The request - Repeat the listing in full, word for word.

Provided material -
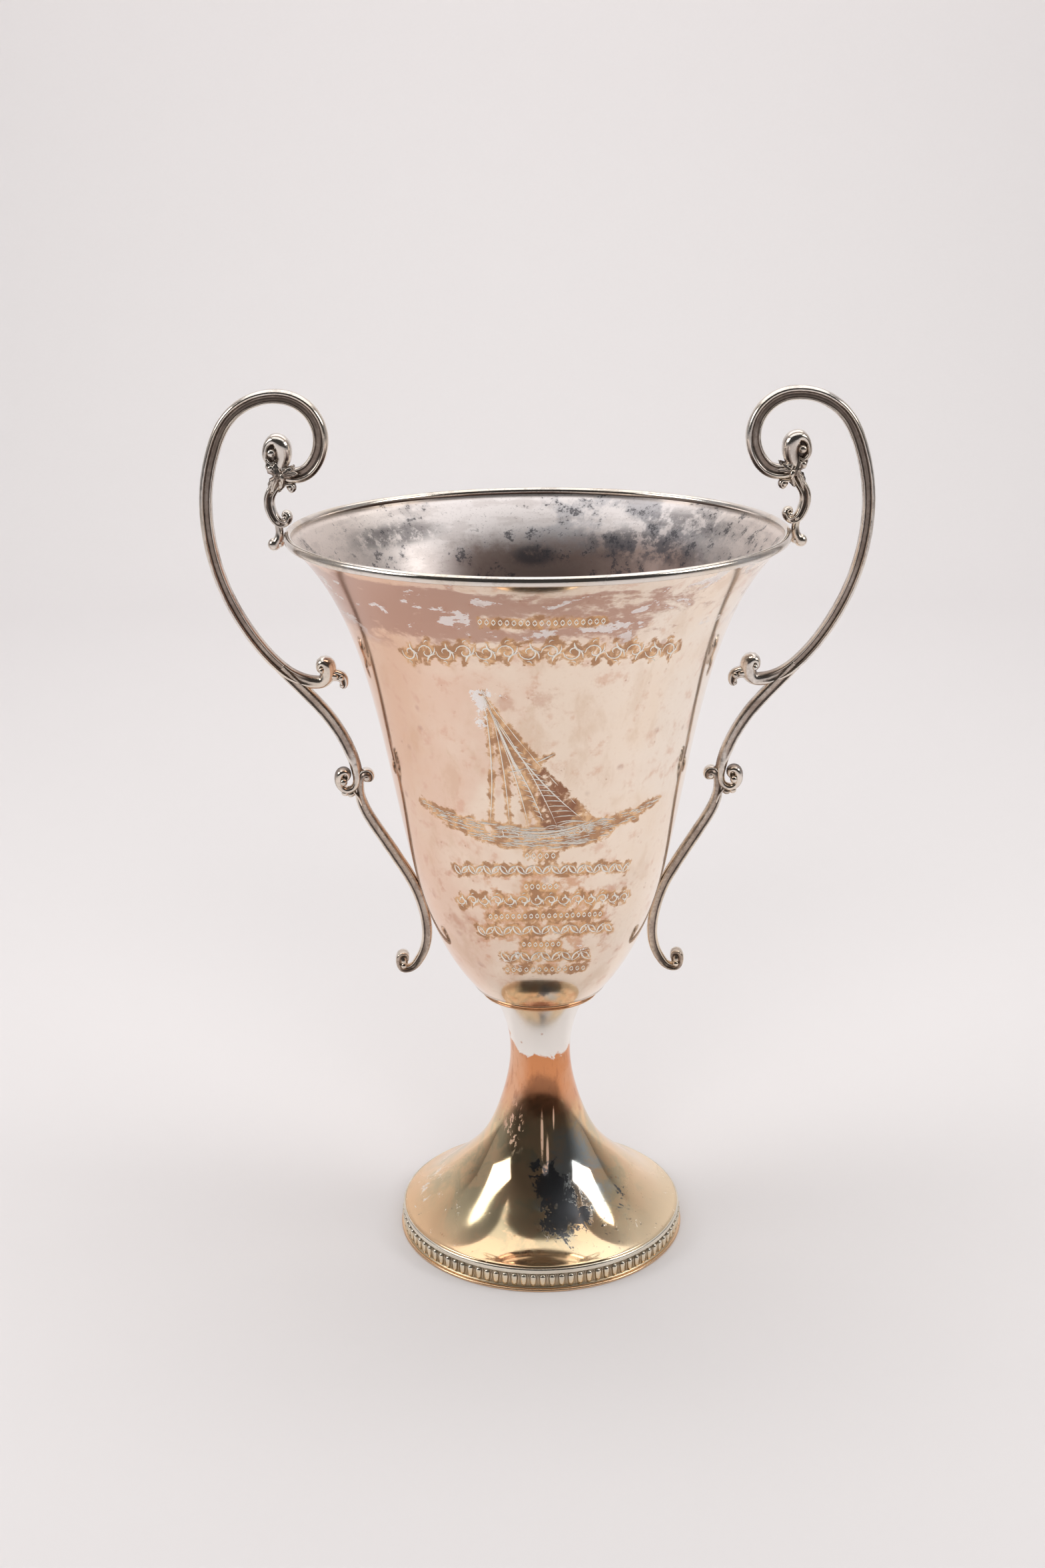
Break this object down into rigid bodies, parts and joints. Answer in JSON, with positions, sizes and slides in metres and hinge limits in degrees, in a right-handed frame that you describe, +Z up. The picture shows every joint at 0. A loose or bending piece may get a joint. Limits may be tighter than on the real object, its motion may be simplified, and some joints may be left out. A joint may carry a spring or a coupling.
{
  "type": "trophy cup",
  "caption": "Two-handled presentation cup with a bell-shaped bowl, hollow trumpet foot, fluted foot band and tall cast scroll handles, in worn silver plate.",
  "frame": {"origin": "centre of the foot's flat base, on the surface the cup stands on", "axes": "+Z up along the cup's axis; +X towards the right handle, with both handles in the XZ plane; -Y is the engraved front"},
  "size_m": [0.2586, 0.1936, 0.3507],
  "materials": {
    "bowl_plate": "polished, silver plate worn to pink copper, patchy tarnish",
    "rim_plate": "polished silver plate with dark tarnish",
    "stem_plate": "mirror-polished, silver plate worn through to copper and gold tones",
    "band_plate": "polished silver plate, dark in the flutes",
    "handle_plate": "cast, silver-plated, oxidised in the recesses"
  },
  "bodies": {
    "root": {"bowl_shell": "bowl_plate", "rim_moulding": "rim_plate", "bowl_collar": "stem_plate", "stem_foot_shell": "stem_plate", "foot_fluted_band": "band_plate", "foot_base_wire": "band_plate", "left_rim_bracket": "handle_plate", "left_main_scroll": "handle_plate", "left_scroll_tip_leaf": "handle_plate", "left_acanthus_leaf": "handle_plate", "left_upper_strut": "handle_plate", "left_lower_strut": "handle_plate", "right_rim_bracket": "handle_plate", "right_main_scroll": "handle_plate", "right_scroll_tip_leaf": "handle_plate", "right_acanthus_leaf": "handle_plate", "right_upper_strut": "handle_plate", "right_lower_strut": "handle_plate"}
  },
  "joints": []
}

Solved problem -
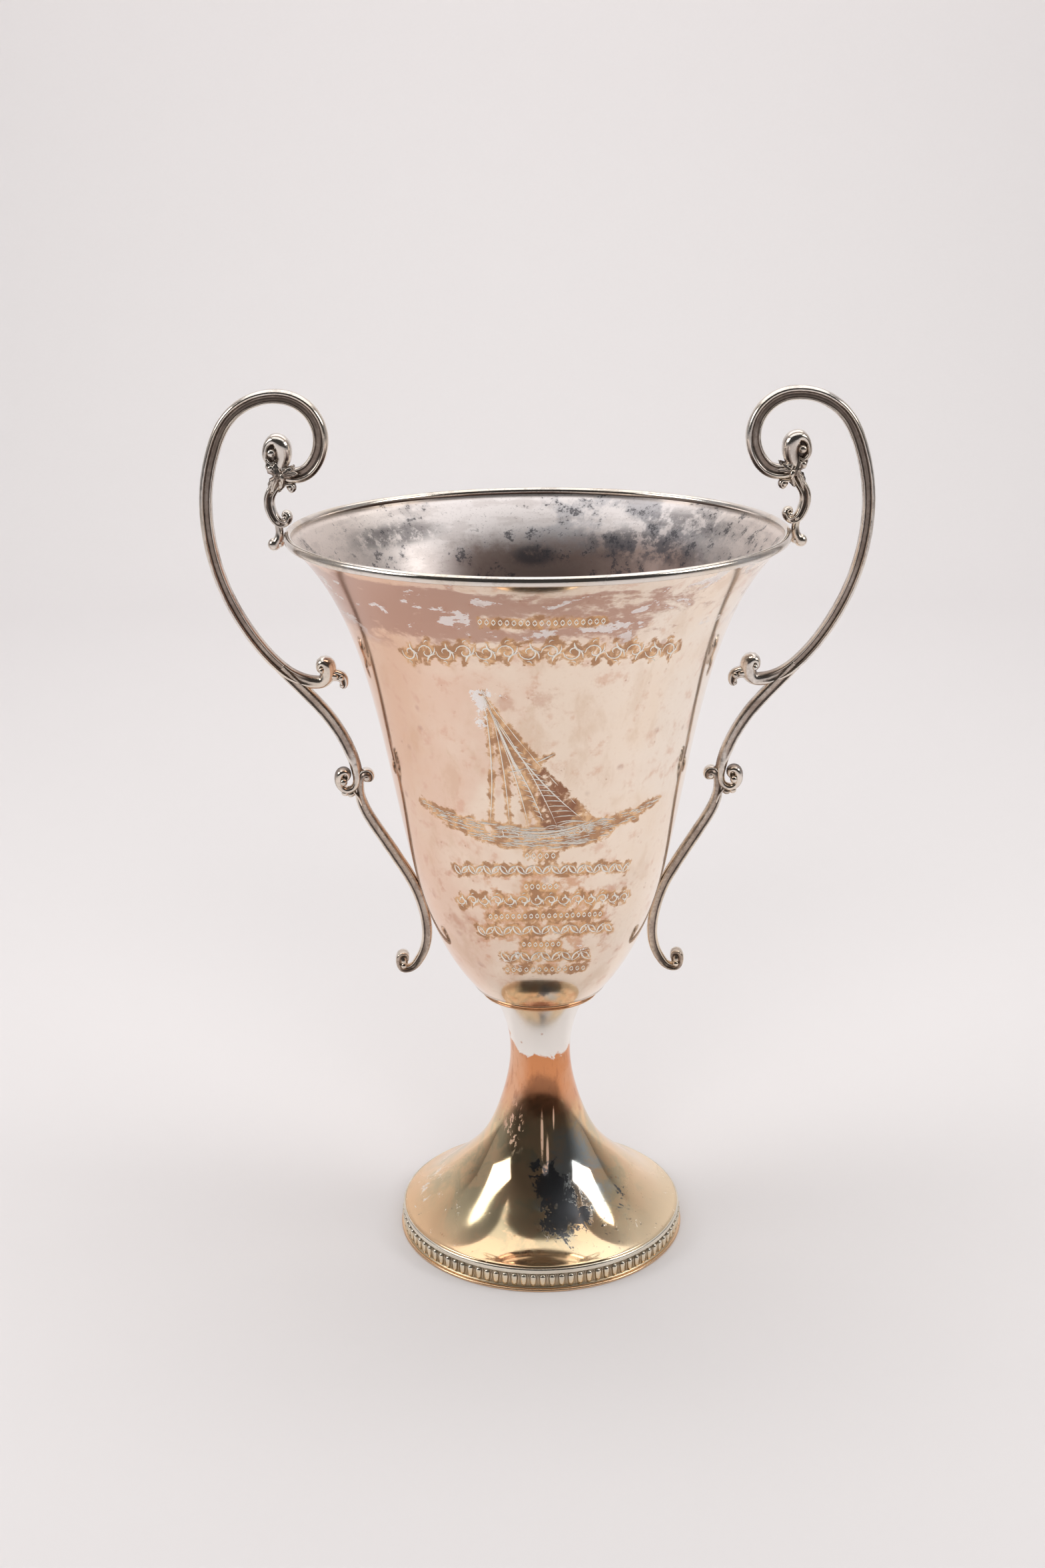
Break this object down into rigid bodies, parts and joints. Answer in JSON, with positions, sizes and slides in metres and hinge limits in degrees, in a right-handed frame that you describe, +Z up. The picture shows every joint at 0. A loose or bending piece may get a joint. Limits may be tighter than on the real object, its motion may be simplified, and some joints may be left out. A joint may carry a spring or a coupling.
{
  "type": "trophy cup",
  "caption": "Two-handled presentation cup with a bell-shaped bowl, hollow trumpet foot, fluted foot band and tall cast scroll handles, in worn silver plate.",
  "frame": {"origin": "centre of the foot's flat base, on the surface the cup stands on", "axes": "+Z up along the cup's axis; +X towards the right handle, with both handles in the XZ plane; -Y is the engraved front"},
  "size_m": [0.2586, 0.1936, 0.3507],
  "materials": {
    "bowl_plate": "polished, silver plate worn to pink copper, patchy tarnish",
    "rim_plate": "polished silver plate with dark tarnish",
    "stem_plate": "mirror-polished, silver plate worn through to copper and gold tones",
    "band_plate": "polished silver plate, dark in the flutes",
    "handle_plate": "cast, silver-plated, oxidised in the recesses"
  },
  "bodies": {
    "root": {"bowl_shell": "bowl_plate", "rim_moulding": "rim_plate", "bowl_collar": "stem_plate", "stem_foot_shell": "stem_plate", "foot_fluted_band": "band_plate", "foot_base_wire": "band_plate", "left_rim_bracket": "handle_plate", "left_main_scroll": "handle_plate", "left_scroll_tip_leaf": "handle_plate", "left_acanthus_leaf": "handle_plate", "left_upper_strut": "handle_plate", "left_lower_strut": "handle_plate", "right_rim_bracket": "handle_plate", "right_main_scroll": "handle_plate", "right_scroll_tip_leaf": "handle_plate", "right_acanthus_leaf": "handle_plate", "right_upper_strut": "handle_plate", "right_lower_strut": "handle_plate"}
  },
  "joints": []
}